The Puzzle of the Kingdom
This certainly helps explain the buzz surrounding Jesus. Imagine being there at that time. What a glorious moment to live. Death may be looming, but while He is there in their midst, there is hope. His word is comforting, reassuring. If something goes wrong or badly, Jesus can speak the right word and command our circumstances, and they will obey. And yet Jesus doesn’t seem nearly as bothered or concerned about the potential for relapses and death looming as the people are and as we are. When He is pressed to stay in Capernaum (which is an interesting contrast to the reception He received in Nazareth), He says, “I must preach the good news of the kingdom of God to the other towns as well; for I was sent for this purpose” (Lk. 4:43). This matches what He preached in His hometown of Nazareth and is apparently what He was preaching in the other towns and synagogues in Galilee. He preached from Isaiah 61 about the servant of the Lord (Lk. 4:18-19). When Jesus says, “I must preach the good news of the kingdom of God to the other towns,” He’s apparently talking about the same message. The “good news of the kingdom of God” is synonymous with the good news He is announcing to the poor, the liberty He is proclaiming to the captives.

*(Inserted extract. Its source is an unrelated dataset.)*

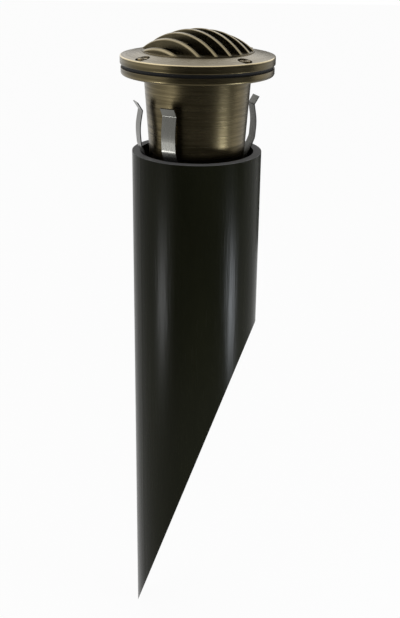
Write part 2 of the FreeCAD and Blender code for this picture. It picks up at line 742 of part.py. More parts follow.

The Good News of the Kingdom
What is the good news of the kingdom of God? And how is it good news? How is it really freedom from captivity if the sick are going to get sick again and eventually die? Part of the answer is in what we have already noted that Luke highlights: the authority and power of the word of Jesus (Lk. 4:36). The thing that amazes is His word. The powerful thing is His word. The miracles point back to the word. The miracles are signs. In other words, the miracles aren’t the solutions to the problem of death. They are temporary reprieves meant to point us to the One who is the solution, the One who will accomplish the true and permanent solution. Elsewhere Jesus points to the signs to indicate who He is and what He is doing (Lk. 7:22, 10:9, 11:20). In other words, the healings and the exorcisms are signs of the kingdom, they are proofs that God’s Kingdom has come and is coming. And they point back to His Word. They point back to Him. While many have been tempted to conclude that this must only mean that people can go to heaven when they die, this wouldn’t have made much sense given the geopolitical situation of the Jews. When Jesus begins announcing that God’s Kingdom is with Him and in Him, God has come to set the captives free, the Jews can’t help but get excited and intrigued and begin to think that perhaps God really has come to set them free from the Romans and the Herods.
Why Preaching?
But how can this possibly be connected to preaching? Why not healing? What about action? What about doing acts of mercy and justice? Those are certainly important, but there’s something unique about preaching that God especially loves. Not only does Jesus say that He was sent for this purpose (Lk. 4:43), but He then proceeds to send out preachers into the world and even Paul says Christ didn’t send him to baptize but to preach the gospel (1 Cor. 1:17). A big part of the answer to our question has to do with the power of words. God loves to accomplish great things with words. In the beginning, God spoke the universe into existence with His Word by the power of His Spirit hovering over the waters (Gen. 1:1-3). When God speaks, things change, things come into existence. Paul says in Romans that this is the way God has always loved doing things. He promised outrageous things to Abraham and announced that he had become the father of many nations when he as yet had not even one child. Our God gives life to the dead and calls into existence the things that do not exist by speaking them (Rom. 4:17). And Abraham believed. This is why God loves preaching. God loves faith. God loves it when those who bear His image look at what is not there and speak words of promise, of blessing, of hope, of truth.
Conclusion
All the miracles and exorcisms were signs that pointed back to Jesus and the power and authority of His Word. But ultimately Jesus is the Word of the Father, and He came to be rejected in order to go down into the very depths of our rebellion, our rejection of His life-giving word, in order to undo it all and remake all things. God loves to use words to do great things because it highlights the power of His Spirit. What we cannot do in our own power, God can and is doing by the power of His Word and Spirit. He really has come to throw down the proud and mighty and lift up the humble and weak. And He is doing it through the announcement that God reigns.